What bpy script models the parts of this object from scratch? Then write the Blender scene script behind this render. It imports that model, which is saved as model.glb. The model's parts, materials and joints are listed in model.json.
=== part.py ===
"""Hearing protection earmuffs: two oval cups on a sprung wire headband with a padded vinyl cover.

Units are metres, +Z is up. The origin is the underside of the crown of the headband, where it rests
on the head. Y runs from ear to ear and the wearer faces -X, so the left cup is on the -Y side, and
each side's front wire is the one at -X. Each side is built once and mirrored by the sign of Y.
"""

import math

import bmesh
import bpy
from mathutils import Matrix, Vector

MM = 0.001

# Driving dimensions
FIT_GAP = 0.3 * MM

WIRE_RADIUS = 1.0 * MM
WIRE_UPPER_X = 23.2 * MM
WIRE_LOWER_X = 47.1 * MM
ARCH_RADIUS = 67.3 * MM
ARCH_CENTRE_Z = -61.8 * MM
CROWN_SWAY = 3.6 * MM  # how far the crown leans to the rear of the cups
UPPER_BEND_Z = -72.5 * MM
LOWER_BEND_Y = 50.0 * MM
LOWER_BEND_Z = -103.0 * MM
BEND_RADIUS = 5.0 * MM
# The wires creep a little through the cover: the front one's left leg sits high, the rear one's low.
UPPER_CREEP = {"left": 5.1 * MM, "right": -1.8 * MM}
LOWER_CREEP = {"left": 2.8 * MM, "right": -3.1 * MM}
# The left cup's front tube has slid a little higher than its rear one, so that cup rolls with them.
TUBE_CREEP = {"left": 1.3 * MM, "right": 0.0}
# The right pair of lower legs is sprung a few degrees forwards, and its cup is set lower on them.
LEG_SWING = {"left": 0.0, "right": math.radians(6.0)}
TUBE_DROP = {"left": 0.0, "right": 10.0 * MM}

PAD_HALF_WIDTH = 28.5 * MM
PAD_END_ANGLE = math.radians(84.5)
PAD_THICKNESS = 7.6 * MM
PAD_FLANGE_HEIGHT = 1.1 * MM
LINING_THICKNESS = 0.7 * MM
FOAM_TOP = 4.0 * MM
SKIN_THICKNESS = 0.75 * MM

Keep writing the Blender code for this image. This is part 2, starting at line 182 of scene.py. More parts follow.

..............................

_Given instruction_.
Write down every line of the data exactly as it appears above.

_Exercise answer_.
What bpy script models the parts of this object from scratch? Then write the Blender scene script behind this render. It imports that model, which is saved as model.glb. The model's parts, materials and joints are listed in model.json.
=== part.py ===
"""Hearing protection earmuffs: two oval cups on a sprung wire headband with a padded vinyl cover.

Units are metres, +Z is up. The origin is the underside of the crown of the headband, where it rests
on the head. Y runs from ear to ear and the wearer faces -X, so the left cup is on the -Y side, and
each side's front wire is the one at -X. Each side is built once and mirrored by the sign of Y.
"""

import math

import bmesh
import bpy
from mathutils import Matrix, Vector

MM = 0.001

# Driving dimensions
FIT_GAP = 0.3 * MM

WIRE_RADIUS = 1.0 * MM
WIRE_UPPER_X = 23.2 * MM
WIRE_LOWER_X = 47.1 * MM
ARCH_RADIUS = 67.3 * MM
ARCH_CENTRE_Z = -61.8 * MM
CROWN_SWAY = 3.6 * MM  # how far the crown leans to the rear of the cups
UPPER_BEND_Z = -72.5 * MM
LOWER_BEND_Y = 50.0 * MM
LOWER_BEND_Z = -103.0 * MM
BEND_RADIUS = 5.0 * MM
# The wires creep a little through the cover: the front one's left leg sits high, the rear one's low.
UPPER_CREEP = {"left": 5.1 * MM, "right": -1.8 * MM}
LOWER_CREEP = {"left": 2.8 * MM, "right": -3.1 * MM}
# The left cup's front tube has slid a little higher than its rear one, so that cup rolls with them.
TUBE_CREEP = {"left": 1.3 * MM, "right": 0.0}
# The right pair of lower legs is sprung a few degrees forwards, and its cup is set lower on them.
LEG_SWING = {"left": 0.0, "right": math.radians(6.0)}
TUBE_DROP = {"left": 0.0, "right": 10.0 * MM}

PAD_HALF_WIDTH = 28.5 * MM
PAD_END_ANGLE = math.radians(84.5)
PAD_THICKNESS = 7.6 * MM
PAD_FLANGE_HEIGHT = 1.1 * MM
LINING_THICKNESS = 0.7 * MM
FOAM_TOP = 4.0 * MM
SKIN_THICKNESS = 0.75 * MM

Keep writing the Blender code for this image. This is part 2, starting at line 182 of scene.py. More parts follow.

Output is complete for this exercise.